Embora a publicação do valor teto a ser pago pela distribuidora ao gerador tenha sido um sinal positivo para a geração distribuída, Mendonça avalia que o valor para os projetos a gás deveria ser de no mínimo R$ 500/MWh, para aproveitar a capacidade ociosa atual e incentivar novos projetos. “O valor precisaria ter como base de comparação as energias térmicas mais caras e não uma média de todas as matrizes”, avalia. O cenário de desestímulo, que tira competitividade com a geração solar distribuída, é complementado pela ausência de descontos no fio.

A esperança, porém, é que esses entraves sejam eliminados com o tempo e que a cogeração a gás entre na base do sistema energético, acredita Mendonça. Além de próxima do consumo, sua eficiência energética é superior a 95%, enquanto a usina térmica mais eficiente não chega a 60%. Isso sem falar que nunca há interrupção no fornecimento e que o desenvolvimento da matriz incentiva uma cadeia ampla de fornecedores, que inclui de fabricantes de caldeiras, de geradores, a empresas de soluções de engenharia e de operação.

Essa cadeia, por sinal, está de olho em projetos que estão em andamento ou em análise por consumidores que adotam o gás natural em seu processo produtivo.

Caso seja mais adotada no médio prazo, a região Sudeste é de longe a de maior potencial, por contar com maior malha de distribuição de gás, indústria mais importante e, principalmente, maior disponibilidade do insumo. Um recente levantamento da Associação da Indústria da Cogeração de Energia (Cogen) diz que na região há pelo menos 4,2 milhões de m3/d de gás natural que podem ser usados de imediato. Nessa conta, 2 milhões de m3 seriam da Comgás (SP), 1 milhão da CEG (RJ) e 1,2 milhão da Gasmig (MG). Para a Cogen, com esse volume se acrescenta uma carga de aproximadamente 1 GW ao sistema nacional, o que equivale a cerca de 2 GW de hidrelétricas (levando em conta o fator de capacidade médio de 54%).
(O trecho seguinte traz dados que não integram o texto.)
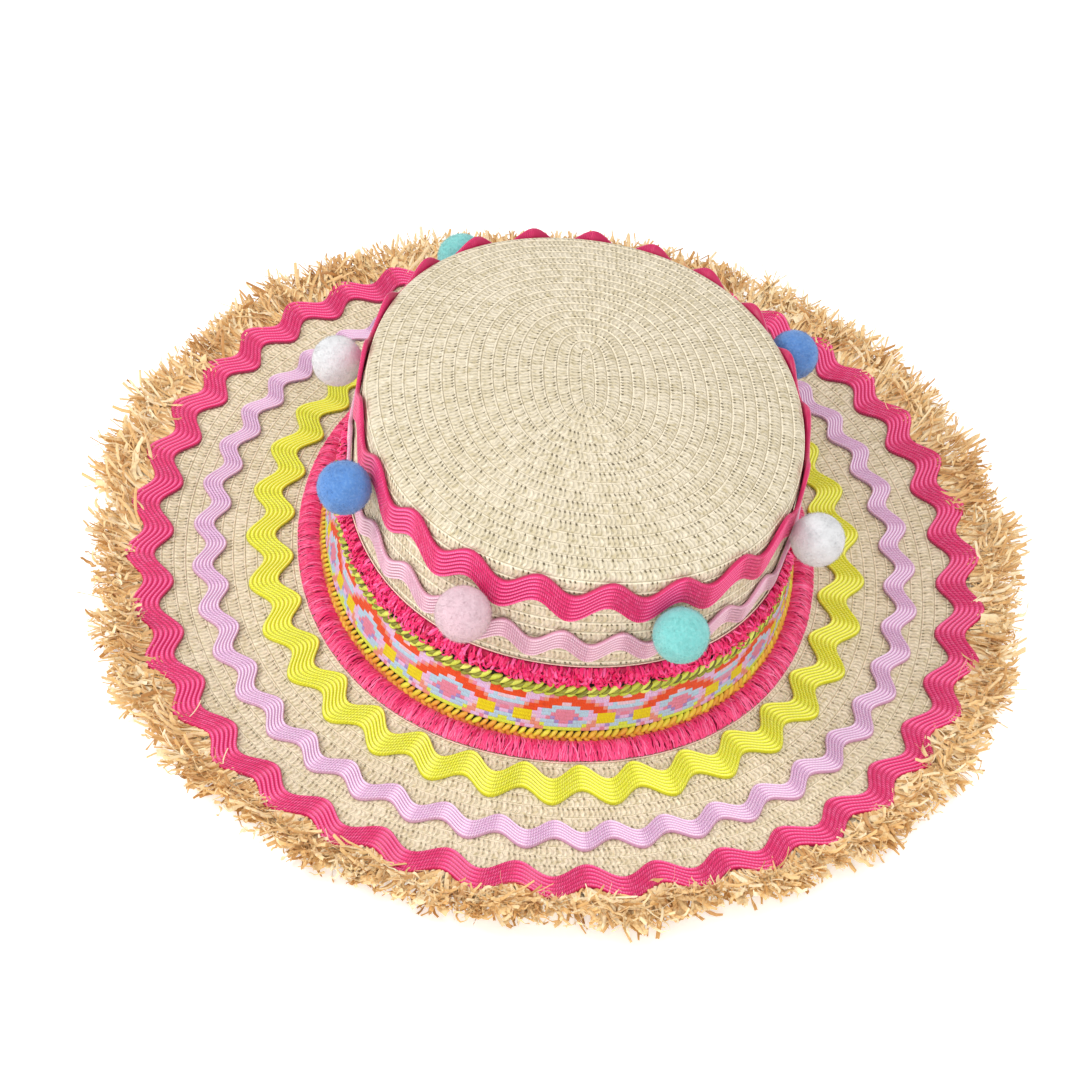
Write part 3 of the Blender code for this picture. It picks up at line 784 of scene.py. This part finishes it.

Apenas no estado de São Paulo, por outro estudo da Cogen, o potencial de cogeração é de 3.500 MW, sendo 2.800 MW na indústria e 700 MW em comércio e serviços. A Comgas, aliás, afirma estar negociando 40 MW de capacidade instalada de projetos de cogeração. Um último projeto importante foi inaugurado em outubro de 2016 no centro de exposições São Paulo Expo, onde uma usina de cogeração de 6 MW passou a atender 80% da demanda por eletricidade e toda a climatização do local, por meio de chiller que aproveita o calor dos motores.

Outros estados, porém, já verificam a expansão da malha de gás, como Alagoas, que na Algás, no projeto de interiorização pelo gasoduto Arapiraca-Penedo, a segunda fase das obras teve início em fevereiro.

Em Pernambuco, a Copergás vai construir gasodutos que atenderão o interior do estado e expandir a rede de distribuição em Recife e Olinda.

Sulgás e SCGás, respectivamente em Santa Catarina e Rio Grande do Sul, também farão obras para aumentar a rede de gasodutos e integrar novos clientes.